Ancestral Healing as Inner Work

To honor the dead is also to honor the living parts of ourselves that carry their echoes. Within our bodies and psyches live ancestral patterns — not just of trauma, but of creativity, intuition, and endurance. By bringing awareness to these patterns, we can choose what to continue and what to transform.

Ancestral work is psychologically as well as spiritually beneficial. Emerging research in psychology suggests that ancestral awareness can enhance emotional regulation and intergenerational resilience (Dennison & Powell-Watts, 2021). Scholars in transpersonal and transcultural psychology note that ancestral remembrance practices can promote identity continuity, healing, and resilience (Choi et al., 2025).

Some people approach this through meditation or prayer; others through art, song, or ritual movement. You might write letters to your ancestors, telling them what has changed since their time. You might ask them what wisdom they wish you to embody. This dialogue can become a mirror for your own healing journey.

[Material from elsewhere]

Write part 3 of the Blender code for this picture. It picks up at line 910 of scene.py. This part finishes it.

At its heart, ancestral work is relational. It’s not about worship or blind reverence, but about belonging — about remembering that we are part of a continuum of life. When we tend those relationships with respect, the ancestors in turn tend to us.

 

Rituals for the Season

Here are a few ways to honor your ancestors during Samhain and the dark months that follow:

  • A Place at the Table – Set an extra plate at dinner and serve a portion of the meal to the ancestors. Speak their names, or simply raise a glass in their honor.

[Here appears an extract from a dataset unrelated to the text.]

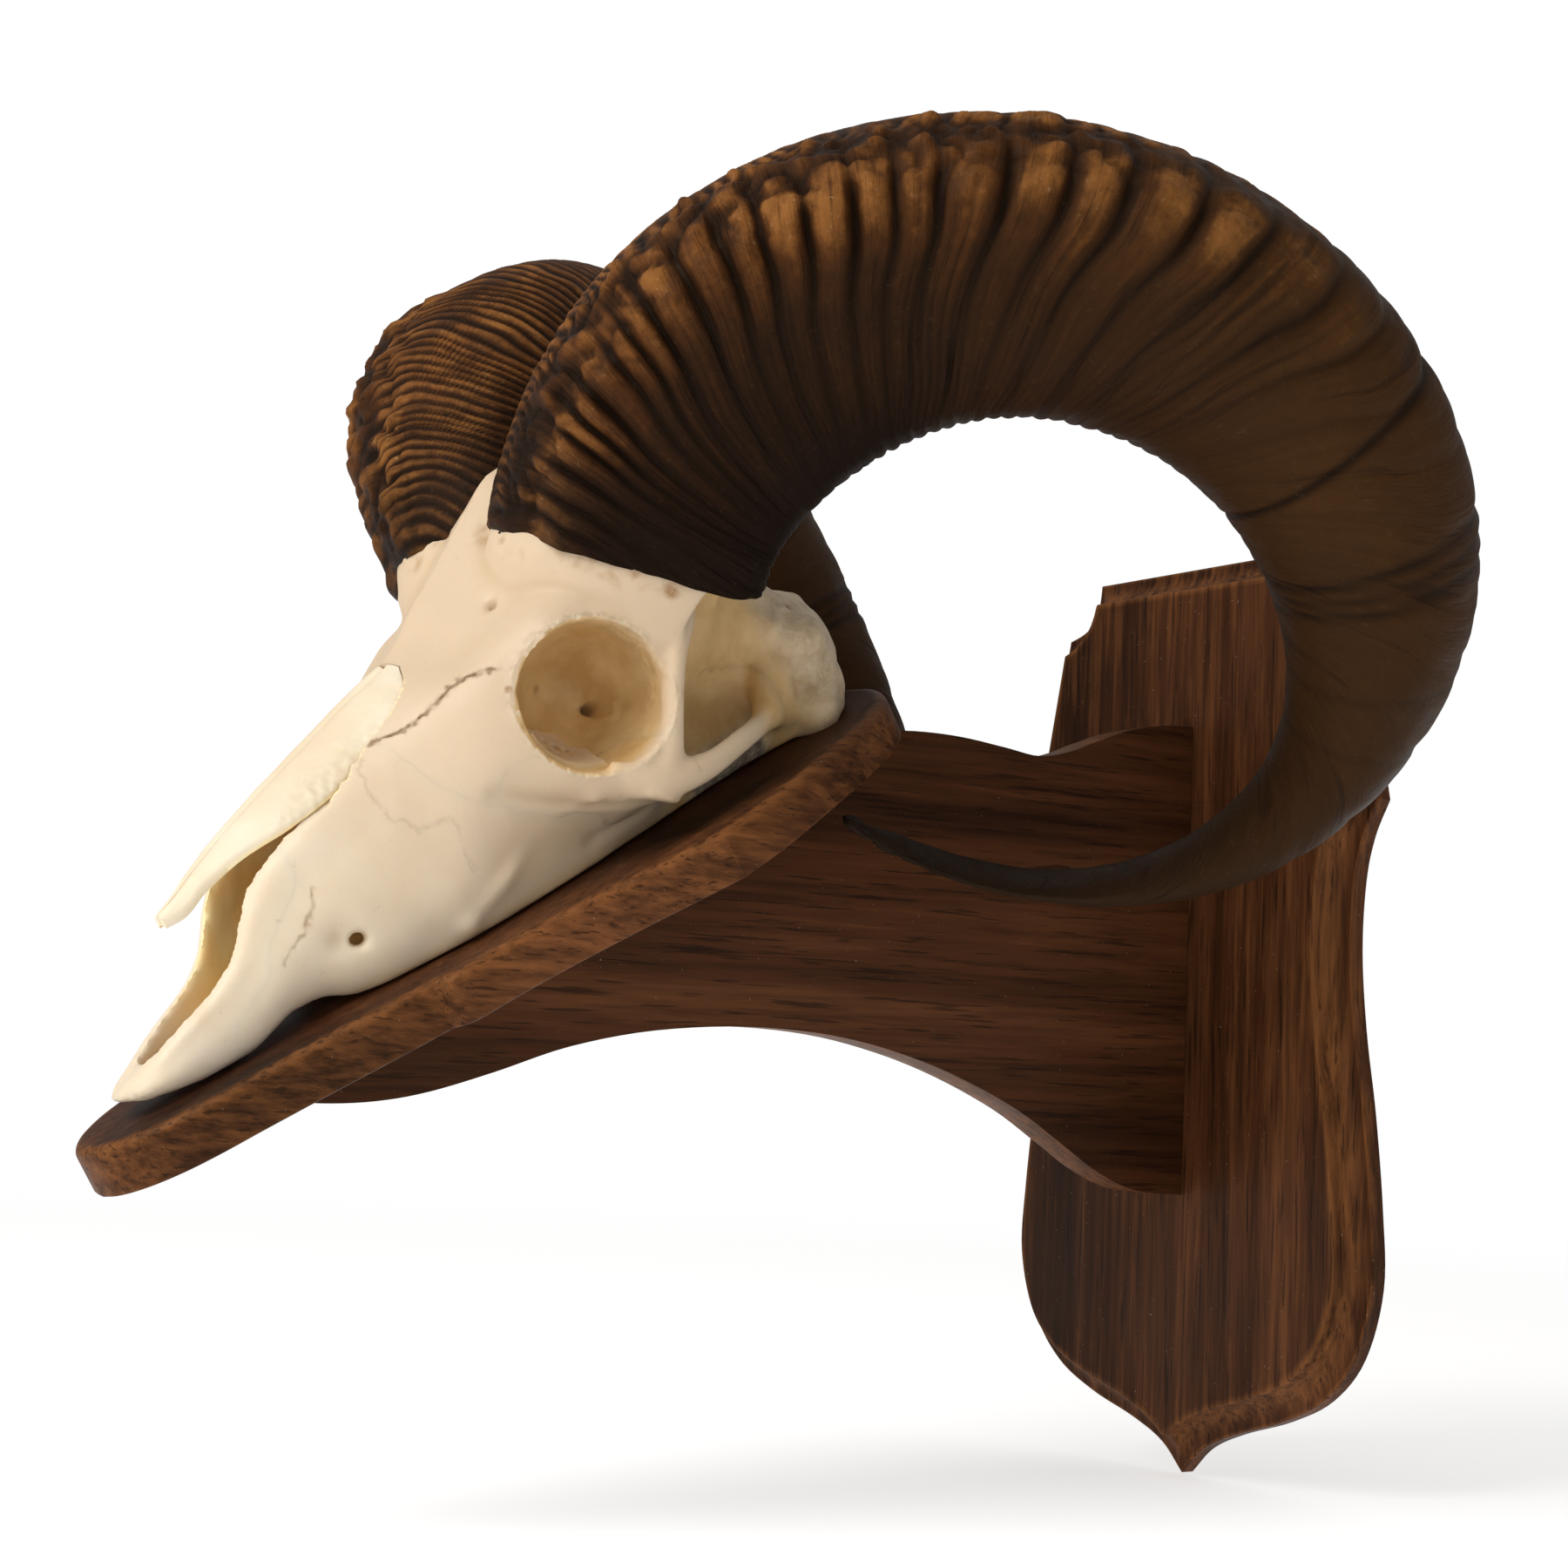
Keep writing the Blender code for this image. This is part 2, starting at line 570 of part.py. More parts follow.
def bake(obj, kind, **settings):
    """Applies one modifier at once."""
    modifier = obj.modifiers.new(kind, kind)
    for key, value in settings.items():
        setattr(modifier, key, value)
    bpy.context.view_layer.update()
    graph = bpy.context.evaluated_depsgraph_get()
    baked = bpy.data.meshes.new_from_object(obj.evaluated_get(graph))
    obj.modifiers.clear()
    obj.data = baked
    return obj


def whole_skull(frame):
    """Every bone but the nasals as one smooth body, before it is parted at the sutures."""
    inverse = frame.matrix_world.inverted()
    solids, hollows, arches = [make_hull()], [nasal_cavity()], []
    for side in (1, -1):
        solids.append(pedicle(side, inverse))
        x, y, z = ORBIT_CENTRE
        hollows.append(ball((side * x, y, z), ORBIT_RADII, -side * ORBIT_TURN))
        hollows.append(prism(FOSSA_OUTLINE, *sorted(side * depth for depth in FOSSA_DEPTH)))
        hollows.append(ball((side * 44, 78, 36), (15, 15, 16)))
        arches += [arch_bar(side), orbit_bar(side)]
    skull = bake(joined(solids, "skull"), "REMESH", mode="VOXEL", voxel_size=VOXEL * mm)
    hollow = bake(joined(hollows, "hollow"), "REMESH", mode="VOXEL", voxel_size=VOXEL * mm)
    boolean(skull, hollow, "DIFFERENCE")
    drop(hollow)
    skull = bake(joined([skull] + arches, "skull"), "REMESH", mode="VOXEL", voxel_size=VOXEL * mm)
    bake(skull, "SMOOTH", factor=0.5, iterations=SOFTEN)
    bake(skull, "DECIMATE", ratio=SKULL_FACES / (2 * len(skull.data.polygons)))
    bm = bmesh.new()
    bm.from_mesh(skull.data)
    bmesh.ops.symmetrize(bm, input=bm.verts[:] + bm.edges[:] + bm.faces[:],
                         direction="X", dist=1e-5)
    bm.to_mesh(skull.data)
    bm.free()
    for bed in (nasal_bed(1), nasal_bed(-1), horn_bed(1, inverse), horn_bed(-1, inverse)):
        boolean(skull, bed, "DIFFERENCE")
        drop(bed)
    return skull


# Where the bones meet, in side view (y, z). Each bone is the whole skull inside
# its own outline, and neighbours stop GAP short of each other.
INCISIVE_SUTURE = ((-60, -4), (-58, 8), (-51, 13), (-44, 17), (-39, 25), (-32, 31),
                   (-26, 38), (-22, 62))
FACE_SUTURE = ((58, -4), (56, 8), (52, 14.5), (36, 22), (26, 30), (17, 40), (14, 50),
               (11, 62))
MALAR_OUTLINE = ((37, 22), (52, 14.9), (57, 9), (80, 6), (104, 8), (106, 22), (90, 22),
                 (80, 27), (70, 27.5), (52, 28), (41, 37), (31, 38), (27, 30.6))


def shifted(line, by):
    return tuple((y + by, z) for y, z in line)


def part_bone(skull, outline, low, high, name, look, frame):
    piece = put(skull.data.copy(), name)
    region = prism(outline, low, high)
    boolean(piece, region, "INTERSECT")
    drop(region)
    piece.data.materials.clear()
    piece.data.materials.append(look)
    piece.parent = frame
    smooth(piece, 45)
    return piece


def make_skull(look, frame):
    skull = whole_skull(frame)
    front = [(-100, 70), (-100, -4)]
    half = GAP / 2
    for side, word in ((1, "left"), (-1, "right")):
        near, far = side * half, side * 70
        part_bone(skull, front + list(INCISIVE_SUTURE), near, far,
                  "premaxilla_" + word, look, frame)
        maxilla = list(shifted(INCISIVE_SUTURE, GAP))[::-1] + list(FACE_SUTURE)
        part_bone(skull, maxilla, near, far, "maxilla_" + word, look, frame)
        part_bone(skull, MALAR_OUTLINE, side * 36, far, "malar_" + word, look, frame)
    cranium = put(skull.data.copy(), "cranium")
    rear = list(shifted(FACE_SUTURE, GAP)) + [(11.3, 130), (180, 130), (180, -4)]
    region = prism(rear, -90, 90)
    boolean(cranium, region, "INTERSECT")
    drop(region)
    grown = [tuple(p) for p in inset([Vector(p) for p in MALAR_OUTLINE], -GAP)]
    for side in (1, -1):
        region = prism(grown, side * (36 - GAP), side * 75)
        boolean(cranium, region, "DIFFERENCE")
        drop(region)
    cranium.data.materials.clear()
    cranium.data.materials.append(look)
    cranium.parent = frame
    smooth(cranium, 45)
    drop(skull)


# ---------------------------------------------------------------- the whole piece


def main():
    fresh_scene()
    wood = material("stained_oak", (0.10, 0.042, 0.02), 0.42)
    bone = material("bleached_bone", (0.78, 0.70, 0.56), 0.5)
    horn = material("dark_horn", (0.09, 0.045, 0.022), 0.45)

    frame = bpy.data.objects.new("board_frame", None)
    bpy.context.collection.objects.link(frame)
    frame.location = Vector(BOARD_ORIGIN) * mm
    frame.rotation_euler = (radians(BOARD_SLOPE), 0, 0)
    bpy.context.view_layer.update()

    make_plate(wood)
    make_arm(wood)
    make_board(wood, frame)
    make_nasal("nasal_left", 1, bone, frame)
    make_nasal("nasal_right", -1, bone, frame)
    make_skull(bone, frame)
    make_horn("horn_left", 1, horn)
    make_horn("horn_right", -1, horn)


main()
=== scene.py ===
# %% [markdown]
# # A ram's skull with both horns, on its own wooden wall mount
#
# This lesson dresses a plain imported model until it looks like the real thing: bleached
# bone, two ribbed horn sheaths, and a stained wooden plate, arm and board. The packed
# solids load first. They fix where everything is, so each piece built here is drawn
# from the same sizes and then takes its solid's place.

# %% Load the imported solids
from contextlib import contextmanager
from itertools import product
from math import cos, exp, pi, radians, sin, tan

import bpy
import numpy as np
from mathutils import Matrix, Vector
from mathutils.kdtree import KDTree


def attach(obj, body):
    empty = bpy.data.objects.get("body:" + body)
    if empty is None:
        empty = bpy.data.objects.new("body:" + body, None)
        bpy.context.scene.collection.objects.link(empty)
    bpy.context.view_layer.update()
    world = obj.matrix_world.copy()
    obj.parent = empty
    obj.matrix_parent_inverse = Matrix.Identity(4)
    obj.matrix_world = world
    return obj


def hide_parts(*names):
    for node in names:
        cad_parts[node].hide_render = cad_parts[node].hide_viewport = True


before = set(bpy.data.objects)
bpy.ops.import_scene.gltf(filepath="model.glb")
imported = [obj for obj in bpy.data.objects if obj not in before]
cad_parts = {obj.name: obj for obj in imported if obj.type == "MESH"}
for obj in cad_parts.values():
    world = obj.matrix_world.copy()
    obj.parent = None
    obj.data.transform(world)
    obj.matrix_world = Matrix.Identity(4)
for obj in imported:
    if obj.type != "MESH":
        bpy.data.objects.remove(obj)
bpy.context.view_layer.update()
print("packed solids:", sorted(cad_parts))

# %% [markdown]
# The camera stands where the photographer stood: in front of the animal's left
# cheek, a little below the middle, with the picture turned by two degrees. A camera
# could be aimed with a constraint, but writing its three directions down keeps the
# framing exact and easy to read.

# %% Camera
MM = 0.001
CAMERA_PLACE = (0.70533, -0.66125, -0.02463)
CAMERA_TURN, CAMERA_RISE, CAMERA_ROLL = 55.36, 5.74, 2.28   # degrees
CAMERA_LENS, CAMERA_SENSOR = 65.606, 36.0


def camera_directions(turn, rise, roll):
    """Right, up and backward directions of a camera, from its angles in degrees."""
    a, e, r = radians(turn), radians(rise), radians(roll)
    ahead = Vector((-sin(a) * cos(e), cos(a) * cos(e), sin(e)))
    right = Vector((cos(a), sin(a), 0))
    up = right.cross(ahead)
    return cos(r) * right + sin(r) * up, cos(r) * up - sin(r) * right, -ahead


lens = bpy.data.cameras.new("camera")
lens.lens, lens.sensor_width, lens.sensor_fit = CAMERA_LENS, CAMERA_SENSOR, "HORIZONTAL"
lens.clip_start, lens.clip_end = 0.01, 50
camera = bpy.data.objects.new("camera", lens)
bpy.context.collection.objects.link(camera)
camera_axes = Matrix(camera_directions(CAMERA_TURN, CAMERA_RISE, CAMERA_ROLL)).transposed()
camera.matrix_world = Matrix.Translation(CAMERA_PLACE) @ camera_axes.to_4x4()
bpy.context.scene.camera = camera
bpy.context.scene.view_settings.view_transform = "Standard"
print("camera", tuple(round(v, 3) for v in camera.location))

# %% [markdown]
# Soft studio light comes from one large panel up on the left, a weak one on the
# right, and a pale surround. The floor is plain: it is white, fades into the surround
# with distance so that no horizon shows, and only takes the shadow.

# %% Light and floor
FLOOR, FLOOR_RADIUS = -0.1512, 6.0      # metres: just below the plate's tip, out of sight
SURROUND, SURROUND_STRENGTH = (1, 0.985, 0.96, 1), 0.42


def panel(name, place, aim, size, power, colour=(1, 1, 1)):
    """A square soft light at a place, turned towards a point."""
    light = bpy.data.lights.new(name, "AREA")
    light.shape, light.size, light.energy, light.color = "SQUARE", size, power, colour
    lamp = bpy.data.objects.new(name, light)
    bpy.context.collection.objects.link(lamp)
    lamp.location = place
    lamp.rotation_euler = (Vector(aim) - Vector(place)).to_track_quat("-Z", "Y").to_euler()
    return lamp


panel("key_light", place=(0.1, -1.4, 0.9), aim=(0, -0.22, 0.05), size=0.9, power=17,
      colour=(1, 0.98, 0.95))
panel("fill_light", place=(1.5, -0.2, 0.5), aim=(0, -0.2, 0.05), size=1.4, power=1.6)

world = bpy.data.worlds.new("surround")
bpy.context.scene.world = world
world.use_nodes = True
tree = world.node_tree
tree.nodes.clear()
seen = tree.nodes.new("ShaderNodeBackground")
seen.inputs["Color"].default_value = (1, 1, 1, 1)
lit = tree.nodes.new("ShaderNodeBackground")
lit.inputs["Color"].default_value = SURROUND
lit.inputs["Strength"].default_value = SURROUND_STRENGTH
rays = tree.nodes.new("ShaderNodeLightPath")
either = tree.nodes.new("ShaderNodeMixShader")
out = tree.nodes.new("ShaderNodeOutputWorld")
tree.links.new(rays.outputs["Is Camera Ray"], either.inputs[0])
tree.links.new(lit.outputs[0], either.inputs[1])
tree.links.new(seen.outputs[0], either.inputs[2])
tree.links.new(either.outputs[0], out.inputs[0])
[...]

  • A Night of Storytelling – Gather friends or family to share memories of those who have passed. Tell the old stories, even the painful ones. Every retelling keeps their essence alive.

  • Candlelight Vigil – Light candles for the departed and watch their gentle glow in the darkness. Imagine their love as the flame that continues to burn within you.

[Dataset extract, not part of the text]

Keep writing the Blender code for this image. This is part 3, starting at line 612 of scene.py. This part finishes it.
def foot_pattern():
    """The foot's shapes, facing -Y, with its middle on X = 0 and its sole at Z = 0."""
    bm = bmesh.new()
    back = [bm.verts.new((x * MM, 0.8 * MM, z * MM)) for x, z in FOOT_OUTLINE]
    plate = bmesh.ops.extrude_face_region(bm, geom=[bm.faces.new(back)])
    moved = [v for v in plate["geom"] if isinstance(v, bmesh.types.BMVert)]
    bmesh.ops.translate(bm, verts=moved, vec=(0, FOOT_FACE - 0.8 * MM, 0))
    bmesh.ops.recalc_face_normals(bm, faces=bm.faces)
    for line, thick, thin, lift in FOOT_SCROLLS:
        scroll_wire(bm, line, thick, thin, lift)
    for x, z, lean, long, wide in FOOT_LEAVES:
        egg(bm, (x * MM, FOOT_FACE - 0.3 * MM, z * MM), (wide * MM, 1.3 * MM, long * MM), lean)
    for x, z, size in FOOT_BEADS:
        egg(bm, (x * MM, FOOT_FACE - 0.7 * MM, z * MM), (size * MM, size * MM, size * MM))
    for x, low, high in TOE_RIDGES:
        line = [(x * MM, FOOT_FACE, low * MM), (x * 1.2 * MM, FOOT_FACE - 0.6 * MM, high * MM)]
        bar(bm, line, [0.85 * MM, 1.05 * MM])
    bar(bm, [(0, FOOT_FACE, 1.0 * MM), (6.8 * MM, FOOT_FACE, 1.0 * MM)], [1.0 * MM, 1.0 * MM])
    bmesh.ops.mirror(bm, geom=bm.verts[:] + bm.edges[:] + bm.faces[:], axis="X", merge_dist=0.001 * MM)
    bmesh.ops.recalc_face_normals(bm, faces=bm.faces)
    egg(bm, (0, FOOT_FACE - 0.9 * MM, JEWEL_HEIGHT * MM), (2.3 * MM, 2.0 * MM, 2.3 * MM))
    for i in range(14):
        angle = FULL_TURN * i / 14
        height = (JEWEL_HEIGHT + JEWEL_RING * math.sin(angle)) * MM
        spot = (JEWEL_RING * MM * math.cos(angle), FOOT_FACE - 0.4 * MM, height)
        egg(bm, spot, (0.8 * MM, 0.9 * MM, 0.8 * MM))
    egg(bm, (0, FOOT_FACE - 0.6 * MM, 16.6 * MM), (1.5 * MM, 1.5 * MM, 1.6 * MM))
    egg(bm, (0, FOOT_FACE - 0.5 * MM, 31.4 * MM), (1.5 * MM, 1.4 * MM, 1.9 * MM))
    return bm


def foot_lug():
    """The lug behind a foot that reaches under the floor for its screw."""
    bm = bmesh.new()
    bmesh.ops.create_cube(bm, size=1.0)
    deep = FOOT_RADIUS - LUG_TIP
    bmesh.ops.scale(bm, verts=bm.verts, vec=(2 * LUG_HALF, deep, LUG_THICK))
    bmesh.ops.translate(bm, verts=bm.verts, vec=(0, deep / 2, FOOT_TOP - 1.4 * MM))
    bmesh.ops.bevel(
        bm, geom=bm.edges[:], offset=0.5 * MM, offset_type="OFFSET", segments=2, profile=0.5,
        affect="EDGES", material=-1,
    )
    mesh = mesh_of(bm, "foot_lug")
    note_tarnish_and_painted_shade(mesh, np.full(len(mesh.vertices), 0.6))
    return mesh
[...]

  • The Silent Walk – On Samhain night, take a walk beneath the moon. Feel the shift in the air, the nearness of the unseen. Offer a small token — a flower, a breath of gratitude — to the earth in their name.

  • Dreamwork – Before sleep, invite the ancestors to visit in ways that are safe and healing. Keep a journal beside your bed. Sometimes their messages come through symbols or sensations rather than words.

 

Why This Work Matters

In modern Western culture, death is often hidden, sanitized, or feared. We are taught to move on quickly, to grieve privately, to treat death as the opposite of life rather than its teacher. Reclaiming ancestral reverence restores a sense of continuity — a knowing that we belong to something vast and ongoing.

To honor the ancestors is to affirm that the story of humanity is not finished, and that we are part of its unfolding. Each act of remembrance — each candle lit, each prayer spoken — becomes a thread that reweaves the fabric of kinship across time. When we remember them, we are remembered in turn.

Our Western culture has pushed away or discredited most of the ways that we as human beings find meaning in our lives. The result is a disenchanted world that leaves us feeling empty. Ancestor veneration is a potent way towards imbuing this world with more magic and awe.

 

The Blessing of the Dark

Samhain invites us to embrace the dark not as something to fear but as fertile ground for transformation. In the stillness after the harvest, when the fields lie fallow, the soul turns inward to dream. The ancestors are the quiet companions of this season — guiding us toward rest, reflection, and renewal.

As you light your candles this Samhain, imagine the long line of those who stand behind you — the healers, the makers, the survivors, the dreamers. Imagine them encircling you in warmth and gratitude. You are their continuation, their hope, their living prayer.

May your altar glow.
May your dreams be blessed.
May your ancestors walk beside you in love.
And may this Samhain open the way for deep remembering.